Suffice it to say that the pictures you will get using a Betacam system (or other component format) will generally be markedly superior to those you would get using any of the preceding formats. Colours in particular come out looking much more vibrant and objects appear three-dimensional. Note that this does not mean that using a Betacam system will ensure that you get good shots! If you don't know how to use the system well, you will still end up with poor shots. Also remember that under certain conditions, e.g., well lit close ups, S-VHS and Hi8 shots may be hard to distinguish from Betacam shots. The superiority of Betacam shots comes partly from the technical aspects of the tape format but also in large part because of the use of superior optics and other camcorder and VTR components (and generally better operators!).
The difference between Betacam and Betacam SP, introduced in 1986, is in the tape. Betacam SP uses a metal tape and is an improvement over Betacam.
Betacam cassettes are large. Ninety minute cassettes measures 5.5 by 10 inches (14 by 25 cm). Typically Betacam field units (camcorders or dockable decks) handle only smaller cassettes with shorter lengths of tape (30 minutes and less). These smaller cassettes are 4 by 6 inches (10 by 16 cm) in size.
Betacam SP is still the de facto standard for professional broadcast videotaping, partly because of the large number of units out in the professional videotape community. Some authors assume that over 90% of all professional videotaping is done using Betacam and Betacam SP.
Sony has produced three levels of Betacam equipment. The BVW (broadcast) series is the high end series with corresponding price tags! A simple BVW series one piece camcorder costs over $40,000. The PVW (professional) series is less expensive than the BVW series and is frequently used for field acquisition. A PVW series two piece camcorder costs more than $20,000. The UVW series was introduced in 1993 as an industrial level series. The one-piece UVW100 camcorder weighs about 13 lbs (6 kg) and cost approximately $14,000 new (without lens) but can now be found used for approximately $6,000 to $7,000.

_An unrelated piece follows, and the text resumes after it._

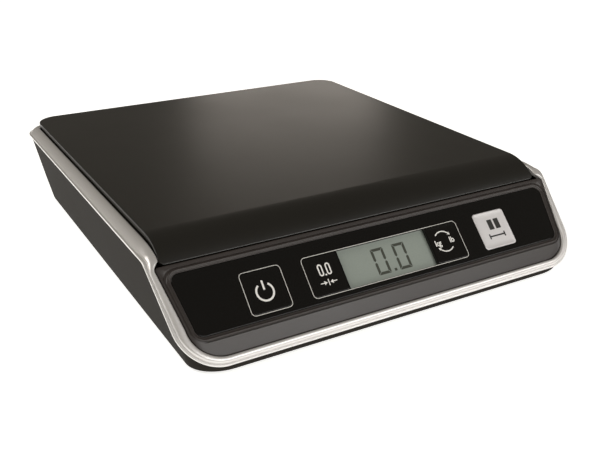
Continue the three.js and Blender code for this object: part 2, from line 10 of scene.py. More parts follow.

MII, introduced in 1986, is Panasonic's answer to Betacam SP. All MII tape is metal. The 90 minute cassette at 4 by 8 inches (11 by 19 cm) is considerably smaller than the 90 minute Betacam SP cassette. However the dockable decks take only a small 20 minute cassette (3.6 by 5 inches - 9 by 13 cm).
Technically, MII is equal to or superior to Betacam SP, but Panasonic lost out to Sony in terms of public relations, customer support, and the promotion of its product. Today, although MII is still supposedly "in production", and in use by some major players such as NBC, it has to be considered a somewhat orphaned format. The Panasonic MII equipment has generally been priced considerably below the equivalent Sony Betacam SP BVW series equipment. In addition good deals may be available from Panasonic on new units and from dealers on used units.
Panasonic MII field equipment includes several small dockable decks usable with a variety of camera heads and some excellent portable decks.
We use MII for a lot of our taping and observers have consistently felt that the quality of the footage was better than Betacam SP footage. We selected MII because we were able to get an excellent deal on the equipment and build up a good field acquisition and editing system for considerably less than half of the cost of a comparable BVW Betacam SP set up. Be aware if you get into MII that at some point repairs may become an issue and that few duplicating facilities or clients are likely to have MII. Therefore you will probably have to copy your MII programs to Betacam SP at some stage.
Digital Tape Formats
Unfortunately there appears to be somewhat of a proliferation of digital tape formats. Often when neophyte videographers think of digital videotape they are thinking of DV or DVC, the consumer digital videotape format introduced in 1996. In addition there are related digital videotape formats using the same cassette size such as DVCPRO, DVCPRO50, and DVCAM. Then there are other digital tape formats using larger tape such as Digital S, Betacam SX, DS, Digital Betacam, D1, D2, D3, D6, and DCT. Most of these formats are not likely to be used by the starting nature videographer, if only because of price considerations, and we will restrict this discussion to the DV, DVCPRO, and DVCAM formats.
DV - DVC (Digital Videocassette)
This first consumer digital videotape format was introduced in 1996. The tape used for this format is quite small: 6.35 mm wide and 8.8 microns thick. A cassette with up to approximately 3.5 hours of playing time is only 3.5 by 5 inches (9 by 12 cm). Smaller cassettes with shorter playing times are also available. Like Betacam SP and MII it is a component format with separate channels for red, green, and blue. The data on the tape is compressed at a 5:1 ratio. This means that 4/5 of the data in the original image is thrown away. The quality that can be obtained from this format is close to the quality once expected only in broadcast quality systems.
Most camcorders for this format to date have been consumer to industrial level cameras, although obviously these terms start losing some of their meaning when talking about DV. Many of the initial consumer offerings are fairly simple one piece camcorders with non-interchangeable lenses. The smallest DV camcorders are very small and start at just under $2,000. One example of a very popular semi-professional DV camera is Sony's DVX-1000 ($4,200). A very exciting prospect for nature videographers is Canon's long awaited XL1 ($4,600), a digital successor to Canon's successful L1 and L2 line. There is a dockable DV format deck (the JVC BR-DV10) that can be mated to professional camera heads ($11,000 and up depending on camera head).
DVCPRO was introduced in 1995 primarily by Panasonic. It is similar in most respects to DV except that the tape speed is twice that of DV resulting in reduced error rates. DV equipment cannot read DVCPRO tapes or record on DVCPRO tapes. However DVCPRO equipment can play back DV format tapes. Examples of DVCPRO camcorders are the Panasonic AJ-D200 ($9,400) or the Panasonic AJ-D700 ($22,000).
DVCAM was introduced in 1996 by Sony and can be considered as Sony's answer to Panasonic's DVCPRO. DVCAM and DVCPRO are not compatible. DVCAM is partly compatible with DV. Examples of DVCAM camcorders are the Sony DSR-200 ($6,400), essentially an upgraded VX1000, and the two piece Sony DSR-130 ($19,000).